NPR's legendary host Scott Simon is well-versed in the art of connection. With over 35 years of experience as the voice of Weekend Edition Saturday, the Peabody Award winner manages to bring humor and whimsy to whatever is on that day’s program. It’s a real showcase for his deep understanding of human connection and storytelling. However, his expertise extends beyond radio. Scott is also the author of the bestseller Unforgettable: A Son, A Mother, and the Lessons of a Lifetime and My Cubs: A Love Story. Simon’s newest project is the audiobook Swingtime for Hitler, which came out last year.
More: NPR’s Scott Simon on new audiobook Swingtime for Hitler (The Treatment, 2023)
For his Treat, Simon shares the song in Stephen Sondheim's 1970 musical Company that most impacted him. “Another Hundred People”, sung by the character Marta, is about trying to find connection in a big city. Simon underscores how the song embodies the dynamic and transient nature of relationships in a bustling city like New York. It touches on themes of loneliness, fleeting connections, and the difficulty of commitment… all while celebrating the vibrancy and possibility that cities offer.

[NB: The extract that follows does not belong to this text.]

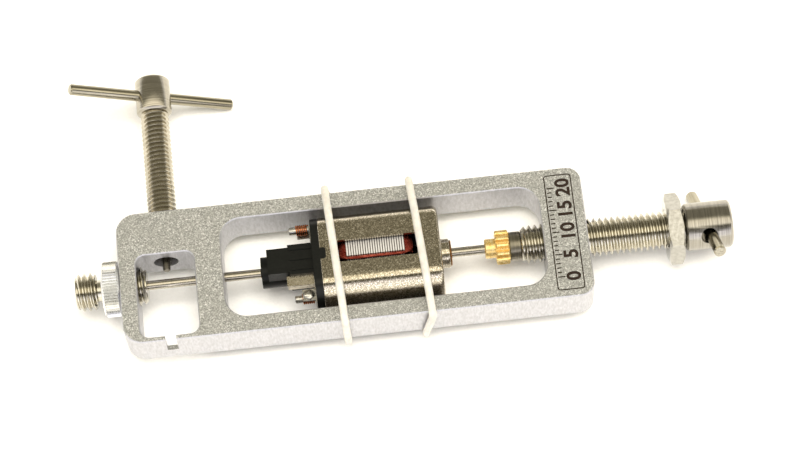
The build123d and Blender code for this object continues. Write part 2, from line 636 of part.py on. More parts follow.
stack_radius = magnet_outer - MAGNET_THICKNESS - AIR_GAP
shoe_inner = stack_radius - POLE_SHOE
slot_angle = ROTOR_ANGLE + 180 / POLES
stem_middle = (shoe_inner + POLE_SHOE / 5) / 2
with BuildPart() as laminations:
    with BuildSketch(Plane.YZ.offset(stack_start)):
        Circle(stack_radius)
        Circle(shoe_inner, mode=Mode.SUBTRACT)
        with PolarLocations(stack_radius, POLES, start_angle=slot_angle):
            Rectangle(3 * POLE_SHOE, POLE_GAP, mode=Mode.SUBTRACT)
        Circle(STACK_HUB_DIAMETER / 2)
        with PolarLocations(stem_middle, POLES, start_angle=ROTOR_ANGLE):
            Rectangle(shoe_inner, POLE_STEM)
        Circle(SHAFT_DIAMETER / 2, mode=Mode.SUBTRACT)
    extrude(amount=STACK_LENGTH)
save(laminations.part, "laminations")

# One coil round each pole, in the space between the hub and the pole shoe.
coil_inner = STACK_HUB_DIAMETER / 2 + COIL_CLEARANCE
coil_half_width = POLE_STEM
coil_outer = sqrt((shoe_inner - COIL_CLEARANCE) ** 2 - coil_half_width**2)
coil_middle = (coil_inner + coil_outer) / 2
with BuildPart() as windings:
    with BuildSketch(Plane.YZ.offset(stack_start - COIL_OVERHANG)):
        with PolarLocations(coil_middle, POLES, start_angle=ROTOR_ANGLE):
            Rectangle(coil_outer - coil_inner, 2 * coil_half_width)
    extrude(amount=STACK_LENGTH + 2 * COIL_OVERHANG)
    with BuildSketch(Plane.YZ.offset(stack_start - COIL_CLEARANCE)):
        with PolarLocations(coil_middle, POLES, start_angle=ROTOR_ANGLE):
            Rectangle(2 * (coil_outer - coil_inner), POLE_STEM + 2 * COIL_CLEARANCE)
    extrude(amount=STACK_LENGTH + 2 * COIL_CLEARANCE, mode=Mode.SUBTRACT)
save(windings.part, "windings")

commutator_start = brush_middle - COMMUTATOR_LENGTH / 2
with BuildPart() as commutator:
    with BuildSketch(Plane.YZ.offset(commutator_start)):
        Circle(COMMUTATOR_DIAMETER / 2)
        with PolarLocations(COMMUTATOR_DIAMETER / 2, POLES, start_angle=slot_angle):
            Rectangle(SEGMENT_SLOT, SEGMENT_SLOT, mode=Mode.SUBTRACT)
        Circle(SHAFT_DIAMETER / 2, mode=Mode.SUBTRACT)
    extrude(amount=COMMUTATOR_LENGTH)
save(commutator.part, "commutator")

front_washer_start = CAN_FRONT - CAN_WALL - TOUCH_GAP - WASHER_THICKNESS
rear_washer_start = bore_start + TOUCH_GAP
for name, start in (
    ("washer_front", front_washer_start),
    ("washer_rear", rear_washer_start),
):
    with BuildPart() as washer:
        with BuildSketch(Plane.YZ.offset(start)):
            Circle(WASHER_DIAMETER / 2)
            Circle(SHAFT_DIAMETER / 2, mode=Mode.SUBTRACT)
        extrude(amount=WASHER_THICKNESS)
    save(washer.part, name)

# Pinion: straight-flanked teeth on a root cylinder, with a plain hub.
tooth_pitch_angle = 2 * pi / PINION_TEETH
tooth_root_half = PINION_ROOT_DIAMETER / 2 * sin(TOOTH_ROOT_SHARE * tooth_pitch_angle)
tooth_tip_half = PINION_DIAMETER / 2 * sin(TOOTH_TIP_SHARE * tooth_pitch_angle)
tooth_base = PINION_ROOT_DIAMETER / 2 * cos(TOOTH_ROOT_SHARE * tooth_pitch_angle)
with BuildPart() as pinion:
    with BuildSketch(Plane.YZ.offset(PINION_STEP)):
        Circle(PINION_ROOT_DIAMETER / 2)
        with PolarLocations(0, PINION_TEETH):
            Polygon(
                (tooth_base, -tooth_root_half),
                (PINION_DIAMETER / 2, -tooth_tip_half),
                (PINION_DIAMETER / 2, tooth_tip_half),
                (tooth_base, tooth_root_half),
                align=None,
            )
    extrude(amount=PINION_FACE)
    with BuildSketch(Plane.YZ.offset(PINION_START)):
        Circle(PINION_HUB_DIAMETER / 2)
    extrude(amount=PINION_HUB_LENGTH)
    with BuildSketch(Plane.YZ.offset(PINION_START)):
        Circle(SHAFT_DIAMETER / 2)
    extrude(amount=PINION_END - PINION_START, mode=Mode.SUBTRACT)
save(pinion.part, "pinion")

# Brush gear ---------------------------------------------------------------------------------

holder_face = STEP_BLOCK[1] / 2
brush_tip = COMMUTATOR_DIAMETER / 2 + TOUCH_GAP
for name, side, (holder_height, holder_flange), lug_height in (
    ("back", 1, BACK_HOLDER, BACK_LUG_HEIGHT),
    ("front", -1, FRONT_HOLDER, FRONT_LUG_HEIGHT),
):
    with BuildPart() as brush:
        with BuildSketch(Plane.XZ.offset(-side * brush_tip)):
            with Locations((brush_middle, 0)):
                Rectangle(brush_length, brush_height)
        extrude(amount=-side * (holder_face - brush_tip))
    save(brush.part, f"brush_{name}")

    # Sheet-metal brush holder: a web on the block's side with a flange bent out at its top.
    with BuildPart() as holder:
        holder_start = FLANGE_REAR - HOLDER_GAP - HOLDER_LENGTH
        with BuildSketch(Plane.YZ.offset(holder_start)):
            with BuildLine():
                Polyline(
                    (side * holder_face, -brush_height),
                    (side * holder_face, holder_height),
                    (side * (holder_face + holder_flange), holder_height),
                    (side * (holder_face + holder_flange), holder_height - HOLDER_SHEET),
                    (side * (holder_face + HOLDER_SHEET), holder_height - HOLDER_SHEET),
                    (side * (holder_face + HOLDER_SHEET), -brush_height),
                    close=True,
                )
            make_face()
        extrude(amount=HOLDER_LENGTH)
    save(holder.part, f"brush_holder_{name}")

    # Terminal: a plate on the flange with a lug bent out of it.
    lug_length, lug_width, lug_sheet = LUG_SIZE
    plate_sheet, plate_width, plate_height = TERMINAL_PLATE
    with BuildPart() as terminal:
        with BuildSketch(Plane.YZ.offset(FLANGE_REAR - plate_sheet)):
            with Locations((side * LUG_FROM_AXIS, lug_height + lug_sheet / 2 - plate_height / 2)):
                Rectangle(plate_width, plate_height)
        extrude(amount=plate_sheet)
        with BuildSketch(Plane.XY.offset(lug_height - lug_sheet / 2)):
            with Locations((FLANGE_REAR - plate_sheet - lug_length / 2, side * LUG_FROM_AXIS)):
                Rectangle(lug_length, lug_width)
        extrude(amount=lug_sheet)
    save(terminal.part, f"terminal_{name}")

    # Choke: a ferrite core with its coil, lying along the motor just over the back lug, and
    # just under the front one.
    choke_end = FLANGE_REAR - plate_sheet - TOUCH_GAP
    coil_radius = CHOKE_COIL_DIAMETER / 2
    choke_from_lug = lug_sheet / 2 + coil_radius + TOUCH_GAP
    choke_z = lug_height + choke_from_lug
    if name == "front":
        choke_z = min(FRONT_CHOKE_HEIGHT, lug_height - choke_from_lug)
    choke_y = side * CHOKE_FROM_AXIS
    with BuildPart() as choke_core:
        with BuildSketch(Plane.YZ.offset(choke_end - CHOKE_CORE_LENGTH)):
            with Locations((choke_y, choke_z)):
                Circle(CHOKE_CORE_DIAMETER / 2)
        extrude(amount=CHOKE_CORE_LENGTH)
    save(choke_core.part, f"choke_core_{name}")
    with BuildPart() as choke_coil:
        with BuildSketch(Plane.YZ.offset(choke_end - CHOKE_COIL_LENGTH)):
            with Locations((choke_y, choke_z)):
                Circle(coil_radius)
                Circle(CHOKE_CORE_DIAMETER / 2, mode=Mode.SUBTRACT)
        extrude(amount=CHOKE_COIL_LENGTH)
    save(choke_coil.part, f"choke_coil_{name}")

# Elastic bands ------------------------------------------------------------------------------

band_offset = BAND_DIAMETER / 2 + BAND_CLEARANCE
frame_half_height = FRAME_THICKNESS / 2
bend_y = sqrt((CAN_DIAMETER / 2 - CAN_BEND_RADIUS) ** 2 - (flat_height - CAN_BEND_RADIUS) ** 2)
run_slope = atan2(flat_height - frame_half_height, FRAME_WIDTH / 2 - bend_y)
# A run down to the frame's edge touches the bend where it leaves the flat's line.
can_corner = bend_y + CAN_BEND_RADIUS * tan(run_slope / 2)


def beside(point, direction):
    """Point beside a corner. The corners go clockwise, so outwards is to the left of travel."""
    return (
        point[0] - band_offset * sin(direction),
        point[1] + band_offset * cos(direction),
    )


for name, from_rear, skew in (
    ("band_left", LEFT_BAND_FROM_CAN_REAR, LEFT_BAND_SKEW),
    ("band_right", RIGHT_BAND_FROM_CAN_REAR, RIGHT_BAND_SKEW),
):
    # The loop is the tight outline round the can's bends and the frame's edges, in a plane that
    # leans a little from square, so widths across Y stretch by the lean. Runs clear each corner
    # by the offset, and an arc round the corner joins two runs.
    lean = Plane(
        origin=(CAN_REAR + from_rear, 0, 0),
        x_dir=(sin(radians(skew)), -cos(radians(skew)), 0),
        z_dir=(cos(radians(skew)), sin(radians(skew)), 0),
    )
    stretch = 1 / cos(radians(skew))
    with BuildPart() as band:
        with BuildLine(lean) as loop:
            corners = [
                (can_corner * stretch, flat_height),
                (FRAME_WIDTH / 2 * stretch, frame_half_height),
                (FRAME_WIDTH / 2 * stretch, -frame_half_height),
                (can_corner * stretch, -flat_height),
            ]
            corners += [(-y, z) for y, z in reversed(corners)]
            previous = corners[-1]
            directions = []
            for corner in corners:
                directions.append(atan2(corner[1] - previous[1], corner[0] - previous[0]))
                previous = corner
            directions.append(directions[0])
            for index, corner in enumerate(corners):
                come, go = directions[index], directions[index + 1]
                start, end = beside(corner, come), beside(corner, go)
                turn = (go - come + pi) % (2 * pi) - pi
                middle = beside(corner, come + turn / 2)
                ThreePointArc(start, middle, end)
                following = corners[(index + 1) % len(corners)]
                Line(end, beside(following, go))
        with BuildSketch(Plane(origin=loop.line @ 0, z_dir=loop.line % 0)):
            Circle(BAND_DIAMETER / 2)
        sweep(path=loop.line)
    save(band.part, name)
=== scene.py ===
"""Looks for the pinion press and puller: finishes, turned and wound pieces, floor, light, camera.

Lengths are in millimetres until a mesh, a light or the camera is made, and then in metres.
"""

import json
from math import asin, atan2, cos, pi, radians, sin, sqrt, tan

import bmesh
import bpy
from mathutils import Matrix, Vector, noise


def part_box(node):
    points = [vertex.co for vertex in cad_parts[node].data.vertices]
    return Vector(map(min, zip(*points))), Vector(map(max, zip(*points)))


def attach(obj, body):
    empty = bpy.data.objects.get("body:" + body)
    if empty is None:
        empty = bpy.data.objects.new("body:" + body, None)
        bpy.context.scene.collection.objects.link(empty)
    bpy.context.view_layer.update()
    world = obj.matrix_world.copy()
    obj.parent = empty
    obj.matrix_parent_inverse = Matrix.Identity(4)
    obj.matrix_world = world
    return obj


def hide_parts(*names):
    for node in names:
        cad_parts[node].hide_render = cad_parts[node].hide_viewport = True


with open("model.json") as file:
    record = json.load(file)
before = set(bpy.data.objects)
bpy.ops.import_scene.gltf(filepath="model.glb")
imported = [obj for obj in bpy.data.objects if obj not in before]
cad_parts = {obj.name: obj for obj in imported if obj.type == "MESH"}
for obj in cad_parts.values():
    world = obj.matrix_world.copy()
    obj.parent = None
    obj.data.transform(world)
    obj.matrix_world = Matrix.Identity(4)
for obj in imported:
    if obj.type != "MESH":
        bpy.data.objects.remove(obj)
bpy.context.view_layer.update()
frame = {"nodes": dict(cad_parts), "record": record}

MM = 0.001
NODES = frame["nodes"]


def low(node):
    """Lowest corner of a CAD node, in millimetres."""
    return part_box(node)[0] / MM


def high(node):
    """Highest corner of a CAD node, in millimetres."""
    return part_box(node)[1] / MM


# Materials ----------------------------------------------------------------------------------


def colour(code):
    """Linear RGBA from an sRGB hex value."""
    shares = [int(code[i : i + 2], 16) / 255 for i in (1, 3, 5)]
    return [s / 12.92 if s <= 0.04045 else ((s + 0.055) / 1.055) ** 2.4 for s in shares] + [1]


def every(size):
    """Texture scale that repeats or changes over a size in millimetres."""
    return 1 / (size * MM)


def add(tree, kind, inputs=(), **settings):
    """Add one node: settings are its properties, inputs are values or sockets by name."""
    made = tree.nodes.new(kind)
    for key, value in settings.items():
        setattr(made, key, value)
    for key, value in dict(inputs).items():
        if isinstance(value, bpy.types.NodeSocket):
            tree.links.new(value, made.inputs[key])
        else:
            made.inputs[key].default_value = value
    return made


def blank(name):
    """New material with an empty node tree."""
    material = bpy.data.materials.new(name)
    material.use_nodes = True
    material.node_tree.nodes.clear()
    return material, material.node_tree


def finish_material(tree, shader):
    """Join a shader to the material's output."""
    add(tree, "ShaderNodeOutputMaterial", {"Surface": shader.outputs[0]})


def ramp(tree, value, *stops):
    """Colour ramp through stops of (position, sRGB hex)."""
    made = add(tree, "ShaderNodeValToRGB", {"Fac": value})
    elements = made.color_ramp.elements
    while len(elements) < len(stops):
        elements.new(0.5)
    for element, (position, code) in zip(elements, stops):
        element.position = position
        element.color = colour(code)
    return made.outputs["Color"]


def spread(tree, value, low_value, high_value, start=0.0, end=1.0):
    """Map a texture value from start..end to a range."""
    return add(
        tree,
        "ShaderNodeMapRange",
        {
            "Value": value,
            "From Min": start,
            "From Max": end,
            "To Min": low_value,
            "To Max": high_value,
        },
    ).outputs["Result"]


def place_of(tree, stretch=(1, 1, 1)):
    """Object coordinates, stretched along the axes."""
    here = add(tree, "ShaderNodeTexCoord").outputs["Object"]
    if tuple(stretch) == (1, 1, 1):
        return here
    return add(tree, "ShaderNodeMapping", {"Vector": here, "Scale": stretch}).outputs[0]


def grain(tree, vector, size, detail=2.0, roughness=0.5):
    """Noise whose lumps are about a size in millimetres."""
    return add(
        tree,
        "ShaderNodeTexNoise",
        {"Vector": vector, "Scale": every(size), "Detail": detail, "Roughness": roughness},
    ).outputs["Fac"]


def bumped(tree, height, depth, strength=1.0, normal=None):
    """Bump whose full height is a depth in millimetres."""
    inputs = {"Height": height, "Distance": depth * MM, "Strength": strength}
    if normal is not None:
        inputs["Normal"] = normal
    return add(tree, "ShaderNodeBump", inputs).outputs["Normal"]


def mixed(tree, share, first, second):
    """Colour between two colours or sockets."""
    return add(
        tree, "ShaderNodeMix", {0: share, 6: first, 7: second}, data_type="RGBA"
    ).outputs[2]


def shaded(material, tree, values):
    """The material, finished with a principled shader that has these values."""
    finish_material(tree, add(tree, "ShaderNodeBsdfPrincipled", values))
    return material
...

This segment has been edited and condensed for clarity.
I want to talk about the Stephen Sondheim song, “Another Hundred People”. It's from his musical Company that came out in 1970. It tells the story of people in New York running into each other and brushing up against each other and being lonely and coming together and then coming apart. And his song is sung by a young woman named Marta. And she describes the enormous show that a great city can be.
The lyrics say that ‘they meet at parties, [through] the friends of friends who they never know. Would you pick me up, or do I meet you there? Shall we let it go?’ The way people can walk in and out of each other's lives, and leave a memory, and leave an impression, and leave a stirring in each other's lives, and go on with their own? This seems to me to be a great celebration.
It talks about loneliness, it talks about the way[s] in which we can feel distant and it can talk about the ways in which we sometimes feel it's difficult to make a commitment. But at the same time, it's a song about the great show that big cities can be and the kind of platform and stage it provides for us to be able to find ourselves in our own lives.
It's just a wonderful statement about how we can seek out big cities, to put music into our lives, to maybe turn our lives around, to give us something new to connect with. And it may not be forever, but it's for a time in our lives when we feel that we want that.
I was asked to interview [Sondheim] onstage and I dragged our daughters out there, and of course Caroline. And Caroline and I [used to sing to each other another song from Company, “Barcelona”] except it would be: 'Where you going? To Whole Foods. Do you have to? I would like to get some orange juice.' … So we were put in separate cars coming from the airport to the hotel because as the producer booking it had said, 'Look, he's a man of a certain age, he doesn't do children'. So we get to the hotel lobby, but of course we arrive at more or less the same time. I bring the family over to meet him and almost as if on cue, Elise, now our 20-year-old, begins to sing 'Where you going? Barcelona. Do I have to?' And this man who [supposedly] had no feeling leaned down and said, 'I have never heard it sung so beautifully before'. When the producer called after to find out how it went, he said absolutely nothing about me, but said ‘his kids are great’.